### STORED DATA:
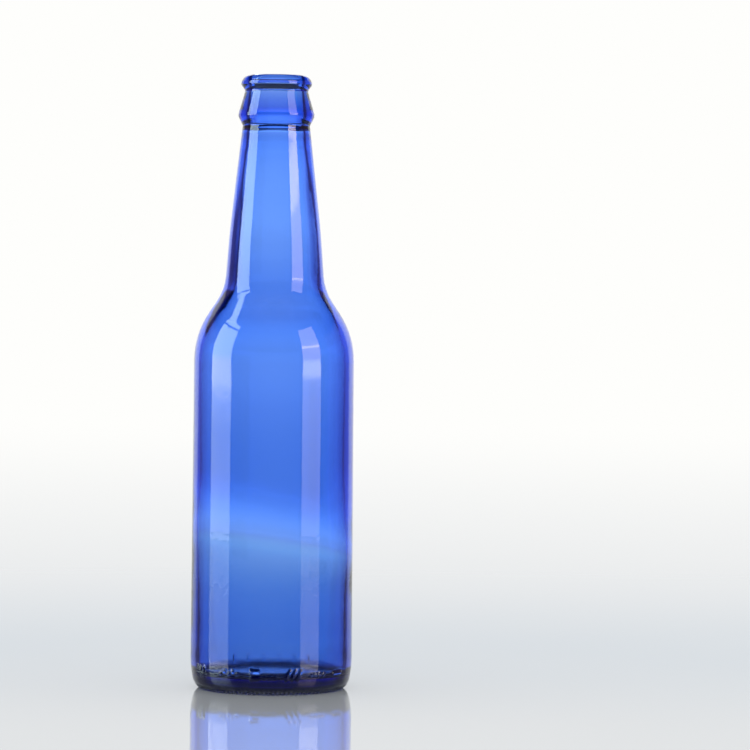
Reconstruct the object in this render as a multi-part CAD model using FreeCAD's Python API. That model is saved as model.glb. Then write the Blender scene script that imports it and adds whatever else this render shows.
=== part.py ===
"""Long-neck beer bottle of pressed-and-blown glass, empty and without its crown cap.

Millimetres. The bottle stands on z = 0 with its axis on Z, and the origin is at
the middle of its foot. It is one solid of revolution: one outline runs out along
the underside, up the outside, over the lip, down the bore and the inside, and
ends on the axis.
"""
import FreeCAD, Part
import math
import os

# Driving dimensions. A corner is (radius, height) before it is rounded, and the
# ROUND beside it is the radius of the curve that rounds it.

HEIGHT = 228.9                  # foot to sealing face
BODY_R = 29.85                  # outside of the straight body
HEEL_R = 30.2                   # the body is a little wider at the heel

# foot and underside
RING_INNER_R = 25.5             # flat bearing ring that the bottle stands on
RING_OUTER_R = 26.7
RING_STEP = (23.3, 1.25)        # where the ring's inner curve meets the dome
RING_STEP_MID = (24.55, 0.30)
PUSH_UP = 3.4                   # height of the domed underside at the axis
HEEL_LOW_MID = (28.45, 1.6)     # the heel is a tight curve and then a long one
HEEL_LOW = (29.35, 3.5)
HEEL_MID = (30.05, 8.3)
HEEL_TOP_Z = 13.0

# shoulder and neck
SHOULDER_LOW_Z = 132.2          # corner between body and shoulder cone
SHOULDER_LOW_ROUND = 32.0
SHOULDER_HIGH = (18.67, 149.0)  # corner between shoulder cone and neck
SHOULDER_HIGH_ROUND = 20.0
NECK_MID = (17.00, 170.9)       # the neck cone steepens slightly here
NECK_MID_ROUND = 400.0
NECK_TOP = (12.56, 210.2)       # under the bead
NECK_TOP_ROUND = 1.0

# crown finish: bead, waist and lip of a standard 26 mm crown mouth
BEAD = (14.40, 213.9)
BEAD_ROUND = 2.75
WAIST = (11.70, 223.2)
WAIST_ROUND = 1.55
LIP_R = 13.22
LIP_LOW_Z = 225.4
LIP_LOW_ROUND = 0.75
LIP_TOP_ROUND = 3.2
MOUTH_ROUND = 1.1
BORE_R = 9.5                    # throat of the mouth
THROAT_Z = 220.0                # a height within the straight throat

# wall thickness down the bottle
BORE_END_Z = 209.0              # the straight throat opens into the neck here
BORE_END_ROUND = 6.0
NECK_TOP_R = 10.3               # inside of the neck below the bore
NECK_TOP_Z = 205.0
NECK_TOP_INNER_ROUND = 20.0
NECK_MID_WALL = 2.35
SHOULDER_WALL = 2.6
SHOULDER_DROP = 0.8             # the inside corners sit this much below the outside ones
BODY_TOP_WALL = 2.6
BODY_TOP_Z = 117.0
THICK_WALL = 3.2                # a settle wave leaves thick glass above mid-body
THICK_Z = 76.0
THIN_WALL = 1.95                # and thin glass just below it
THIN_Z = 53.0
HEEL_WALL = 3.1
HEEL_WALL_Z = 25.0
WAVE_ROUND = 60.0
BASE_GLASS = 3.4                # glass between the dome and the inside floor
FLOOR_Z = 5.6                   # inside floor, if it ran out flat to the wall
FLOOR_ROUND = 3.0               # curve between wall and floor
FLOOR_FLAT = (22.0, 5.9)        # the floor starts to rise here


# ---- an outline of straight runs with rounded corners ----

def point(r, z):
    """A point of the outline, at radius r and height z."""
    return FreeCAD.Vector(r, 0, z)


def line(start, end):
    """Straight edge between two (r, z) points."""
    return Part.LineSegment(point(*start), point(*end)).toShape()


def arc(start, middle, end):
    """Arc through three (r, z) points."""
    return Part.Arc(point(*start), point(*middle), point(*end)).toShape()


def dome(top_z, edge):
    """Arc from the axis at top_z out to the (r, z) edge, centred on the axis."""
    r, z = edge
    drop = top_z - z
    radius = (r * r + drop * drop) / (2 * drop)
    half_angle = math.asin(r / radius) / 2
    middle = (radius * math.sin(half_angle), top_z - radius * (1 - math.cos(half_angle)))
    return arc((0, top_z), middle, edge)


def corner_arc(before, corner, after, radius):
    """The arc that rounds a corner, and its two tangent points."""
    back = (before - corner).normalize()
    ahead = (after - corner).normalize()
    half_angle = back.getAngle(ahead) / 2
    reach = radius / math.tan(half_angle)
    start = corner + back * reach
    end = corner + ahead * reach
    bisector = (back + ahead).normalize()
    middle = corner + bisector * (radius / math.sin(half_angle) - radius)
    return start, Part.Arc(start, middle, end).toShape(), end


def rounded_run(first, corners, last):
    """Edges from first to last past the corners, each given as (r, z, radius)."""
    points = [point(*first)] + [point(r, z) for r, z, _ in corners] + [point(*last)]
    edges = []
    here = points[0]
    for i, (_, _, radius) in enumerate(corners, start=1):
        start, rounding, end = corner_arc(points[i - 1], points[i], points[i + 1], radius)
        edges.append(Part.LineSegment(here, start).toShape())
        edges.append(rounding)
        here = end
    edges.append(Part.LineSegment(here, points[-1]).toShape())
    return edges


# ---- the stretches of the outline, in order ----

def underside():
    """Domed push-up from the axis, the ring's inner curve, and the flat bearing ring."""
    return [
        dome(PUSH_UP, RING_STEP),
        arc(RING_STEP, RING_STEP_MID, (RING_INNER_R, 0)),
        line((RING_INNER_R, 0), (RING_OUTER_R, 0)),
    ]


def heel():
    return [
        arc((RING_OUTER_R, 0), HEEL_LOW_MID, HEEL_LOW),
        arc(HEEL_LOW, HEEL_MID, (HEEL_R, HEEL_TOP_Z)),
    ]


def outside():
    """Body, shoulder, neck, bead, waist and lip, over the sealing face into the bore."""
    corners = [
        (BODY_R, SHOULDER_LOW_Z, SHOULDER_LOW_ROUND),
        (*SHOULDER_HIGH, SHOULDER_HIGH_ROUND),
        (*NECK_MID, NECK_MID_ROUND),
        (*NECK_TOP, NECK_TOP_ROUND),
        (*BEAD, BEAD_ROUND),
        (*WAIST, WAIST_ROUND),
        (LIP_R, LIP_LOW_Z, LIP_LOW_ROUND),
        (LIP_R, HEIGHT, LIP_TOP_ROUND),
        (BORE_R, HEIGHT, MOUTH_ROUND),
    ]
    return rounded_run((HEEL_R, HEEL_TOP_Z), corners, (BORE_R, THROAT_Z))


def inside():
    """Bore, neck, shoulder, settle wave and heel, down to the inside floor."""
    body_corner_z = SHOULDER_LOW_Z - SHOULDER_DROP
    neck_corner_z = SHOULDER_HIGH[1] - SHOULDER_DROP
    corners = [
        (BORE_R, BORE_END_Z, BORE_END_ROUND),
        (NECK_TOP_R, NECK_TOP_Z, NECK_TOP_INNER_ROUND),
        (NECK_MID[0] - NECK_MID_WALL, NECK_MID[1], NECK_MID_ROUND),
        (SHOULDER_HIGH[0] - SHOULDER_WALL, neck_corner_z, SHOULDER_HIGH_ROUND),
        (BODY_R - SHOULDER_WALL, body_corner_z, SHOULDER_LOW_ROUND),
        (BODY_R - BODY_TOP_WALL, BODY_TOP_Z, WAVE_ROUND),
        (BODY_R - THICK_WALL, THICK_Z, WAVE_ROUND),
        (BODY_R - THIN_WALL, THIN_Z, WAVE_ROUND),
        (HEEL_R - HEEL_WALL, HEEL_WALL_Z, WAVE_ROUND),
        (HEEL_R - HEEL_WALL, FLOOR_Z, FLOOR_ROUND),
    ]
    return rounded_run((BORE_R, THROAT_Z), corners, FLOOR_FLAT)


def floor():
    """Inside floor, rising to a low dome at the axis."""
    return dome(PUSH_UP + BASE_GLASS, FLOOR_FLAT)


# ---- solids ----

def turned(edges):
    """Solid made by turning a closed outline once about the axis."""
    section = Part.Face(Part.Wire(edges))
    return section.revolve(point(0, 0), point(0, 1), 360)


def bottle():
    axis_edge = line((0, PUSH_UP + BASE_GLASS), (0, PUSH_UP))
    return turned(underside() + heel() + outside() + inside() + [floor(), axis_edge])


def brimful_space():
    """The hollow up to the sealing face, which shows what the bottle holds."""
    top_edges = [
        line((0, PUSH_UP + BASE_GLASS), (0, HEIGHT)),
        line((0, HEIGHT), (BORE_R, HEIGHT)),
        line((BORE_R, HEIGHT), (BORE_R, THROAT_Z)),
    ]
    return turned(top_edges + inside() + [floor()])


os.makedirs("parts", exist_ok=True)
glass = bottle()
glass.exportStep("parts/bottle.step")
print("valid", glass.isValid(), glass.optimalBoundingBox(True))
print("glass cm3", round(glass.Volume / 1000, 1))
print("brimful cm3", round(brimful_space().Volume / 1000, 1))
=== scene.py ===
"""An empty long-neck beer bottle of blue glass, standing on a glossy pale table in a studio.

The glass is one closed mesh: the outside, the inside and the underside, with the
wall between them as thick as the blown glass is at each height. Lengths are in
millimetres until a point is written to a mesh, which is in metres. An angle round the
bottle is 0 at the front, which faces -Y, and positive to the right of it.
"""
import math

import bpy
from mathutils import Matrix, Vector


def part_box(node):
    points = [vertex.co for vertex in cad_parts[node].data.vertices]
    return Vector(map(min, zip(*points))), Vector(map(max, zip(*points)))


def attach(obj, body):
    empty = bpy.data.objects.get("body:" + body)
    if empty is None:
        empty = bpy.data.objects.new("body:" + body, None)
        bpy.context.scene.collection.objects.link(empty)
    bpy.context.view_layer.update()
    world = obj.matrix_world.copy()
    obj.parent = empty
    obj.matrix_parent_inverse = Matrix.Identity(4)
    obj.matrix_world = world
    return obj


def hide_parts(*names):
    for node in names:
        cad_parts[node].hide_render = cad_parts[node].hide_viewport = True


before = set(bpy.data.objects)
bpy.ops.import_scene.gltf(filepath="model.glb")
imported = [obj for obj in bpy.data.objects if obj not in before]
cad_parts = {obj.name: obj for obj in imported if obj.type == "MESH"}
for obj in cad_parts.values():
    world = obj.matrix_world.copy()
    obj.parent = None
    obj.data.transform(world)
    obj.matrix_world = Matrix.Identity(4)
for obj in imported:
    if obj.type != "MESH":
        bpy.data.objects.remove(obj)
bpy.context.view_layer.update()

MM = 0.001

# ---- sizes of the glass; a point of its outline is (radius, height) ----

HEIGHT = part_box("bottle")[1].z / MM
BODY_R = 29.85
HEEL_R = 30.2                   # the body is a little wider at the heel

# foot and underside
RING_INNER_R = 25.5             # the ring that the bottle stands on
RING_OUTER_R = 26.7
RING_STEP = (23.3, 1.25)        # where the ring's inner curve meets the dome
RING_STEP_MID = (24.55, 0.30)
PUSH_UP = 3.4                   # height of the domed underside at the axis
FOOT_TOP_Z = 3.0                # the foot's knurled curve ends here
HEEL_LOW_MID = (28.45, 1.6)     # the heel is a tight curve and then a long one
HEEL_LOW = (29.35, 3.5)
HEEL_MID = (30.05, 8.3)
HEEL_TOP_Z = 13.0

# inside floor
FLOOR_TOP_Z = 6.8               # height of the floor at the axis
FLOOR_EDGE = (22.0, 5.9)        # the floor starts to rise here
FLOOR_Z = 5.6                   # and it would meet the wall at this height
FLOOR_ROUND = 3.0               # but for the curve between them
HEEL_WALL = 3.1
INNER_HEEL_Z = 17.0             # above this the wall is as thick as WALL says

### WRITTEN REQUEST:
State how many lines of the listing hold the string "Identity"; reply with the number and nothing else.

### THE SOLUTION:
2